Sur cette question, le Tribunal a estimé que sur le terrain règlementaire, le nécessaire a été fait pour lutter contre la pollution, même si « les mesures successivement adoptées n’ont pas encore permis d’empêcher tout dépassement des seuils ».
En clair, l’État a respecté ses obligations en mettant en œuvre un certain nombre de mesures contraignantes (circulation alternée, interdiction de l’utilisation du bois de chauffage individuel, restriction de l’utilisation de groupes électrogènes…).
Pire (ou mieux) la décision donne même un satisfecit à l’État, en rappelant que « les efforts fournis ont toutefois permis une amélioration constante de la qualité de l’air en Ile-de-France depuis une dizaine d’années ». La décision, n’est pas un triomphe pour les environnementalistes sur ce point. La faute est écartée.
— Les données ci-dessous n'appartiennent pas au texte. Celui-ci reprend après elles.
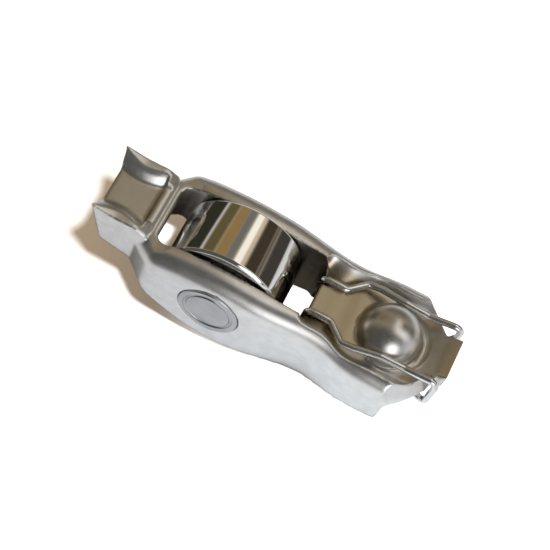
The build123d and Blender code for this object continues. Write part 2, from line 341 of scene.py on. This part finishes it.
@dataclass(frozen=True)
class SteelFinish:
    """A steel surface: its colour, how rough it is, and its fine relief."""

    name: str
    colour: Colour
    shade: Colour
    roughness: float
    polish: Polish
    roughness_change: float = 0.05
    grain: float = 8.0
    cloud: float = 0.35
    mottle: float = 0.0
    spots: tuple[PolishedSpot, ...] = ()
    # Painted reflection tint laid over the colour, if any.
    room_tint: PaintedRoomTint | None = None

    def make(self) -> bpy.types.Material:
        """Return the material of this finish."""
        material, sheet = new_material(self.name)
        place = sheet.object_place()
        cloud = sheet.noise(place, self.cloud, CLOUD_OCTAVES).ramp(*CLOUD_RANGE)
        grain = sheet.noise(place, self.grain, GRAIN_OCTAVES)
        cloud = (grain.ramp(*GRAIN_RANGE) - 0.5) * self.mottle + cloud
        colour = sheet.blend(cloud, self.colour, self.shade)
        if self.room_tint:
            colour = self.room_tint.lay(sheet, place, colour)
        rough: Any = self.roughness
        for spot in self.spots:
            middle = tuple(AXES.point(*spot.middle) / MM)
            bright = sheet.distance(place, middle).ramp(*(spot.radius * e for e in SPOT_EDGE))
            rough = bright * (spot.roughness - self.roughness) + rough
        rough = (grain - 0.5) * (2.0 * self.roughness_change) + rough
        inputs = {
            "Base Color": colour,
            "Metallic": 1.0,
            "Roughness": rough,
            "Normal": sheet.bump(grain, self.polish.value),
        }
        surface = sheet.node("ShaderNodeBsdfPrincipled", None, inputs, 0)
        sheet.node("ShaderNodeOutputMaterial", None, {"Surface": surface})
        return material


ARM_STEEL = SteelFinish(
    name="arm_steel",
    colour=(0.82, 0.82, 0.81),
    shade=(0.74, 0.73, 0.71),
    roughness=0.32,
    polish=Polish.BLASTED,
    cloud=0.6,
    mottle=0.2,
    spots=(PolishedSpot((23.1, 0.0, 2.65), 4.62, 0.3),),
    # The arm's top surfaces get the painted reflection tint.
    room_tint=PaintedRoomTint(),
)
AXLE_STEEL = SteelFinish(
    name="axle_steel",
    colour=(0.53, 0.53, 0.535),
    shade=(0.46, 0.46, 0.465),
    roughness=0.3,
    polish=Polish.TURNED,
    grain=9.0,
)
ROLLER_STEEL = SteelFinish(
    name="roller_steel",
    colour=(0.88, 0.87, 0.85),
    shade=(0.84, 0.83, 0.81),
    roughness=0.05,
    polish=Polish.GROUND,
    roughness_change=0.015,
    grain=6.0,
)
NEEDLE_STEEL = SteelFinish(
    name="needle_steel",
    colour=(0.8, 0.8, 0.8),
    shade=(0.72, 0.72, 0.72),
    roughness=0.12,
    polish=Polish.GROUND,
    roughness_change=0.02,
    grain=6.0,
)
CLIP_WIRE = SteelFinish(
    name="clip_wire",
    colour=(0.86, 0.86, 0.85),
    shade=(0.76, 0.76, 0.76),
    roughness=0.2,
    polish=Polish.TURNED,
    grain=5.0,
)


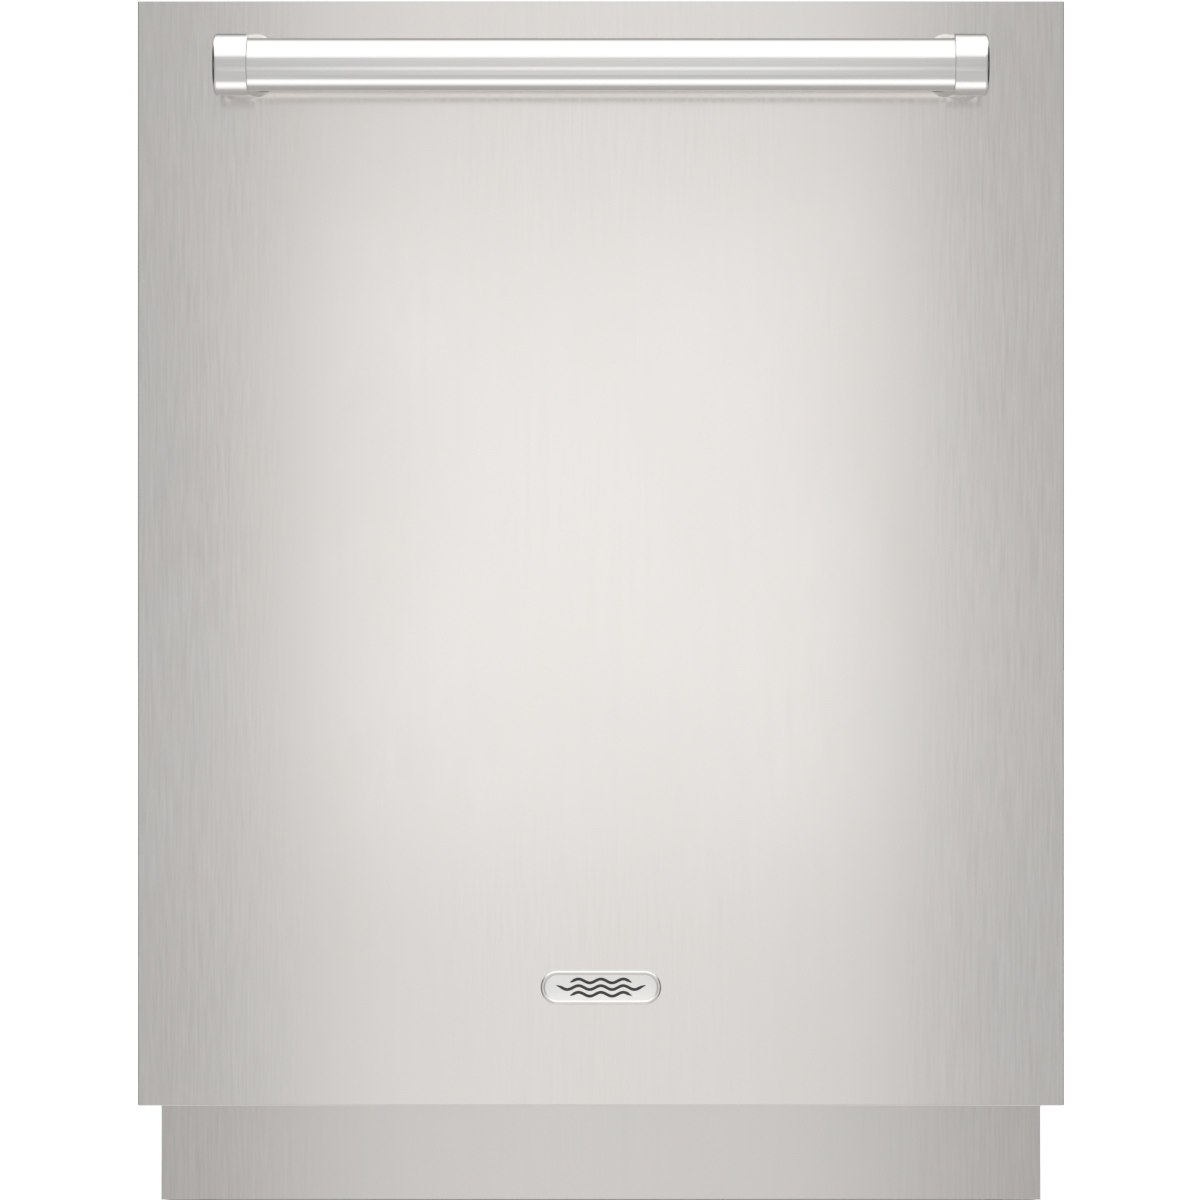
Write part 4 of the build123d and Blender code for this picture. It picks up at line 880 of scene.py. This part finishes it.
def make_tray_combs():
    """Toothed combs that hold the cutlery apart, on the tray's floor."""
    combs = Piece()
    for depth in COMB_DEPTHS:
        for left, right in COMB_SPANS:
            count = int((right - left) / 1.5)
            tops = []
            for k in range(count + 1):
                x = left + (right - left) * k / count
                wave = math.cos(2 * math.pi * (x - left) / TOOTH_PITCH)
                tops.append((x, COMB_MIDDLE + TOOTH_RISE * math.copysign(abs(wave) ** 0.7, wave)))
            outline = [(left, COMB_FOOT)] + tops + [(right, COMB_FOOT)]
            combs.skin([[(x, depth + shift, z) for x, z in outline] for shift in (-0.9, 0.9)])
    combs.build("tray_combs", "grey_plastic", "tray")


# ---- control strip ----
STRIP_TOP = 806.0
ICON_DEPTH, SYMBOL_STROKE = 28.2, 0.55


def make_strip_marks():
    """Plain symbols ahead of the buttons, and bars of light behind the display window."""
    marks = Piece()

    def line(points, closed=False):
        marks.tube([(x, y, STRIP_TOP) for x, y in points], SYMBOL_STROKE / 2, 6, closed=closed)

    def arc(x, radius, start, end, steps=20):
        return [(x + radius * math.sin(math.radians(a)), ICON_DEPTH - radius * math.cos(math.radians(a)))
                for a in spread(start, end, steps)]

    line(arc(-252, 2.2, 35, 325))
    line([(-252, ICON_DEPTH - 2.9), (-252, ICON_DEPTH)])
    for shift in (-2.2, 0, 2.2):
        line([(-62.5, ICON_DEPTH + shift), (-57.5, ICON_DEPTH + shift)])
    line(arc(60, 2.3, 0, 342))
    line([(60, ICON_DEPTH - 1.4), (60, ICON_DEPTH + 1.4)])
    line([(58.6, ICON_DEPTH), (61.4, ICON_DEPTH)])
    line(arc(110, 2.4, 0, 342))
    line([(110, ICON_DEPTH - 1.6), (110, ICON_DEPTH), (111.4, ICON_DEPTH + 0.8)])
    triangle = [(248.2, ICON_DEPTH - 2.3), (252.2, ICON_DEPTH), (248.2, ICON_DEPTH + 2.3)]
    line(triangle, closed=True)
    marks.build("strip_symbols", "white_plastic", "door")
    bars = Piece()
    for x in spread(-192, -108, 8):
        bars.box((x - 3.6, x + 3.6), (37.2, 38.8), (STRIP_TOP + 0.12, STRIP_TOP + 0.3), 0.06)
    glow = Maker("display_glow")
    grain = glow.noise(900, 2, 0.5)
    glow.sockets(Base_Color=(0.02, 0.05, 0.06, 1), Roughness=0.3, Emission_Color=(0.45, 0.85, 1.0, 1),
                 Emission_Strength=glow.span(grain, 1.1, 1.6))
    bars.build("display_bars", "display_black", "door", material=glow.material)


make_camera()
make_lights()
make_world()
make_floor()
bpy.context.scene.view_settings.view_transform = "Standard"
materials = make_materials()
dress_cad_nodes(materials)
make_badge()
make_screws()
make_springs()
make_gasket()
make_blanket()
make_lower_rack()
make_upper_rack()
make_fold_row()
make_shelves()
make_tray_combs()
make_strip_marks()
Une faute des services déconcentrés
Mais en deuxième analyse, la plaignante cherchait à engager la responsabilité des services déconcentrés de l’État, et notamment celle de la Préfecture.
En effet, le Code de l’environnement impose aux préfets de mettre en œuvre « un plan de protection de l’air » qui a pour objet « de ramener à l’intérieur de la zone la concentration en polluants dans l’atmosphère à un niveau conforme » aux seuils fixés par la loi et les directives européennes.
La justice reconnaît ici l’insuffisance de ce seul plan et la faute de l’État en opérant le raisonnement suivant : si le dépassement des valeurs limites ne peut constituer, à lui seul, une carence fautive de l’État, l’insuffisance des mesures prises pour y remédier dans le dit plan est en revanche constitutive d’une telle carence. Le mot est lâché.
Faute, mais pas de responsabilité
Alors quel impact pour cette décision ? Figurera-t-elle dans les livres d’histoire du droit ? Deux raisons doivent nous inciter à accueillir la décision avec un peu de recul.
Tout d’abord, difficile pour la plaignante de crier victoire. En effet, pour engager la responsabilité de l’Etat et obtenir une indemnisation, démontrer l’existence d’une faute ne suffit pas. Encore faut-il, établir que cette dernière est directement à l’origine d’un préjudice.
Or, sur ce point, la décision rendue par le Tribunal est catégorique : au vu des éléments du dossiers, il n’apparaît pas « que les pathologies de la requérante et de sa fille trouveraient directement leur cause dans l’insuffisance des mesures prises par l’État au cours de la période 2012-2016 pour limiter au maximum les périodes de dépassement de seuils de concentration en gaz polluants ». En clair, la démonstration du lien de causalité fait défaut.
Dans le contexte de la multiplication des actions en responsabilité contre la puissance publique, force est de constater que la démonstration exigée de la part des plaignants se relève très exigeante.
En effet, il est difficile (voir impossible) de prouver que le développement ou l’aggravation d’une pathologie trouve sa conséquence directe dans l’insuffisance d’une mesure qui aurait dû être prise en application d’un plan de pollution bien précis et sur une période bien délimitée…
Un jugement dans la continuité d’une jurisprudence du Conseil d’État
Plus encore, la mise en cause des carences de l’État en matière de lutte contre la pollution n’est pas vraiment une première « historique ».
En effet, dans un arrêt du Conseil d’État du 12 juillet 2017, la plus haute juridiction administrative avait déjà eu l’occasion de juger que les plans de lutte contre la pollution devaient être considérés comme insuffisants lorsque les dépassements des seuils en matière de pollution devenaient réguliers.
En outre, à l’échelle européenne, la France fait d’ailleurs l’objet de mise en demeure répétées par les instances de Bruxelles en raison du dépassement des seuils fixés par les directives, au point d’être renvoyée devant la Cour de Justice de l’Union Européenne.
L’impact de ces décisions, pour l’heure, est donc essentiellement politique. En l’absence de dommages et intérêts « punitifs », d’action collective ou d’expertise poussée, la mise en cause de la responsabilité pécuniaire de l’État semble extrêmement difficile.
Mais la multiplication des recours individuels ou d’associations engagés contre l’État dit également quelque chose de l’état de notre démocratie.
Après tout, l’insuffisance des mesures prises par l’État en matière de pollution est souvent le reflet des oppositions des citoyens aux dites mesures : à simple titre d’exemple, il suffit de lire que lors du premier jour de la mise en place de la « circulation différenciée » à Paris (mesure pourtant mise en place par la préfecture), la ville aurait enregistré des encombrements plus nombreux que la moyenne.
Or, jusqu’à preuve du contraire, la pollution trouve d’avantage son origine dans le pot d’échappement de l’automobiliste (même lorsqu’il se déclare écologiste) que dans les bureaux des préfectures.